Effects of Expansionary Policy on Investments
When the economy is sluggish or recessionary, the central bank will adopt an expansionary policy by lowering short-term interest rates to stimulate growth and boost the economy.
- Bond yields trend lower, and their inverse relationship with bond prices means that most fixed-income instruments post sizeable price gains.
- Low-interest rates make saving less attractive to depositors, and spending and business investment grow.
- Stock prices and equities typically rally.
- Real estate tends to do well when interest rates are low since homeowners and investors will take advantage of low mortgage rates.
- The impact on currencies depends on the extent of monetary stimulus and the economic outlook for a specific nation.
Lower interest rates decrease the cost of borrowing money, encouraging consumers to increase spending on goods and services and businesses to invest in new equipment.
Effects of Contractionary Policy on Investments
Central banks employ contractionary monetary policy when economic growth is robust with a real risk of runaway inflation. Raising interest rates makes borrowing more expensive.
- Equities underperform during tight monetary policy periods, as higher interest rates make it relatively expensive to buy securities on margin.
- Higher short-term interest rates are a negative for bonds, as investor demand for higher yields lowers prices.
- Cash tends to do well during tight monetary policy periods since higher deposit rates induce consumers to save rather than spend.
- Real estate slumps when interest rates rise since it costs more to service mortgage debt, leading to declining demand among homeowners and investors.
- Higher interest rates, or even the prospect of higher rates, generally tend to boost the national currency.
Aggressive vs. Conservative Investors
Investors can position portfolios to benefit from monetary policy changes. Such portfolio positioning depends on the investor's risk tolerance and investment horizon. Investors with lengthy investment horizons and a higher risk tolerance commonly follow relatively risky assets during expansionary policy periods.
Conservative investors are not aggressive with their portfolios to conserve capital and protect gains. This is especially true for many retirees, for whom investment portfolios are a key source of retirement income.
Portfolio Management
All investors, whether aggressive or conservative, will weather changes to policies better with a diversified portfolio, owning assets that outpace inflation, considering active portfolio management, and taking advantage of the interest rate environment.
- Diversification: One asset class may generate meaningful returns even as others struggle during volatile market conditions.
- Assets and Interest Rates: Rising interest rates may make returns from fixed-income holdings lackluster. Assets that counteract low-interest rate drag include equities or higher-yielding bonds. When rates are low, investors with high-interest loans may take advantage of lower rates or refinance before interest rates rise.

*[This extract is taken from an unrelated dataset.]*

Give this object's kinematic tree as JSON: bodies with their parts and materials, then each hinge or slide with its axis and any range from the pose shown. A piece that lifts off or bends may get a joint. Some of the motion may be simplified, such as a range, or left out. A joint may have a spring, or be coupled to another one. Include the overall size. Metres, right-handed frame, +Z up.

- Active Portfolio Management: Creates a better hedge against market volatility and fluctuations and can in certain cases outperform passive strategies.
Can Investors Lock Into Higher Interest Rates?

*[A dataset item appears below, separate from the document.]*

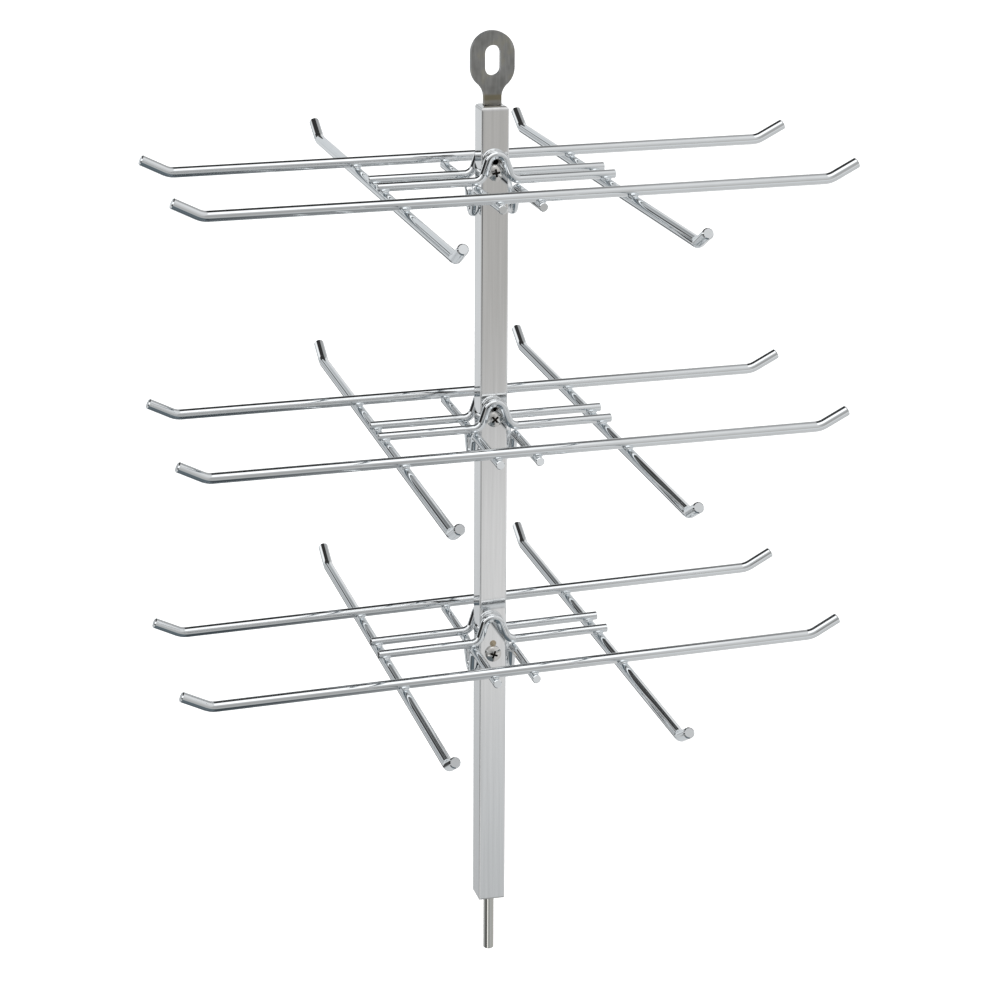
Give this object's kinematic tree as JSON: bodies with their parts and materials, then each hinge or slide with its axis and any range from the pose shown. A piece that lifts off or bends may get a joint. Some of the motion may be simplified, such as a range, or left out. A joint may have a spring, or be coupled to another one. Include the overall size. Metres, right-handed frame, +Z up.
{
  "type": "rotating display rack",
  "caption": "Hanging shop display: a square post turns below a flat slotted eye and carries loose chromed wire racks with upturned ends.",
  "frame": {"origin": "bearing point of the hook, at the top of the slot in the eye, on the post's axis", "axes": "+Z up along the post, -Y the front face with the round-headed screws, +X to the right seen from the front"},
  "size_m": [0.501, 0.4992, 0.7163],
  "materials": {
    "wire_chrome": "bright chrome plate on drawn wire",
    "post_chrome": "bright chrome plate on square tube",
    "screw_chrome": "nickel-chrome plated",
    "plain_steel": "plain zinc-plated plate and bar, satin",
    "zinc_steel": "zinc plated",
    "bronze": "turned bearing bronze",
    "nylon": "natural nylon"
  },
  "bodies": {
    "hanger": {"eye_plate": "plain_steel", "spindle": "plain_steel", "thrust_washer": "nylon", "lock_nut": "zinc_steel"},
    "post": {"post_tube": "post_chrome", "top_cap": "post_chrome", "swivel_bush": "bronze", "bottom_cap": "post_chrome", "foot_pin": "plain_steel", "upper_screw": "screw_chrome", "middle_screw": "screw_chrome", "lower_screw": "screw_chrome", "upper_sleeve_nut": "screw_chrome", "middle_sleeve_nut": "screw_chrome", "lower_sleeve_nut": "screw_chrome"},
    "upper_rack": {"upper_front_rod": "wire_chrome", "upper_rear_rod": "wire_chrome", "upper_left_rod": "wire_chrome", "upper_right_rod": "wire_chrome", "upper_front_link": "wire_chrome", "upper_rear_link": "wire_chrome", "upper_left_link": "wire_chrome", "upper_right_link": "wire_chrome"},
    "middle_rack": {"middle_front_rod": "wire_chrome", "middle_rear_rod": "wire_chrome", "middle_left_rod": "wire_chrome", "middle_right_rod": "wire_chrome", "middle_front_link": "wire_chrome", "middle_rear_link": "wire_chrome", "middle_left_link": "wire_chrome", "middle_right_link": "wire_chrome"},
    "lower_rack": {"lower_front_rod": "wire_chrome", "lower_rear_rod": "wire_chrome", "lower_left_rod": "wire_chrome", "lower_right_rod": "wire_chrome", "lower_front_link": "wire_chrome", "lower_rear_link": "wire_chrome", "lower_left_link": "wire_chrome", "lower_right_link": "wire_chrome"}
  },
  "joints": [
    {"name": "post_turn", "type": "hinge", "parent": "hanger", "child": "post", "pos_m": [0, 0, -0.0431], "axis": [0, 0, 1], "continuous": true},
    {"name": "upper_lift", "type": "slide", "parent": "post", "child": "upper_rack", "axis": [0, 0, 1], "range_m": [0, 0.04]},
    {"name": "middle_lift", "type": "slide", "parent": "post", "child": "middle_rack", "axis": [0, 0, 1], "range_m": [0, 0.12]},
    {"name": "lower_lift", "type": "slide", "parent": "post", "child": "lower_rack", "axis": [0, 0, 1], "range_m": [-0.014, 0.12]}
  ]
}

If interest rates are trending lower, investors can lock in higher rates on term deposits and savings instruments like Certificates of Deposit.
What Is the Role of the U.S. Federal Reserve?
The role of the Fed is to maintain a stable inflation rate, maximize employment rates, and maintain moderate long-term interest rates.
What Is Considered Unconventional Monetary Policy?
Central banks may resort to unconventional monetary policy tools during particularly challenging times. In the aftermath of the 2007-08 global credit crisis, the Federal Reserve established a near-zero target short-term interest rate in an attempt to stimulate the U.S. economy. When this strategy did not have the desired effect, the Federal Reserve used successive rounds of quantitative easing (QE) by buying longer-term mortgage-backed securities directly from financial institutions, putting downward pressure on longer-term interest rates.
What Is an Example of Interest Rate Risk and Real Rate of Return?
If an investor's portfolio only earns a 2% rate of return at a time when inflation rises to 5%, the portfolio is generating a negative 3% real rate of return.
The Bottom Line
Monetary policy changes can have a significant impact on every asset class. Whether in a period of expansionary or contractionary policy, investors can position their portfolios to benefit from policy changes or preserve their holdings.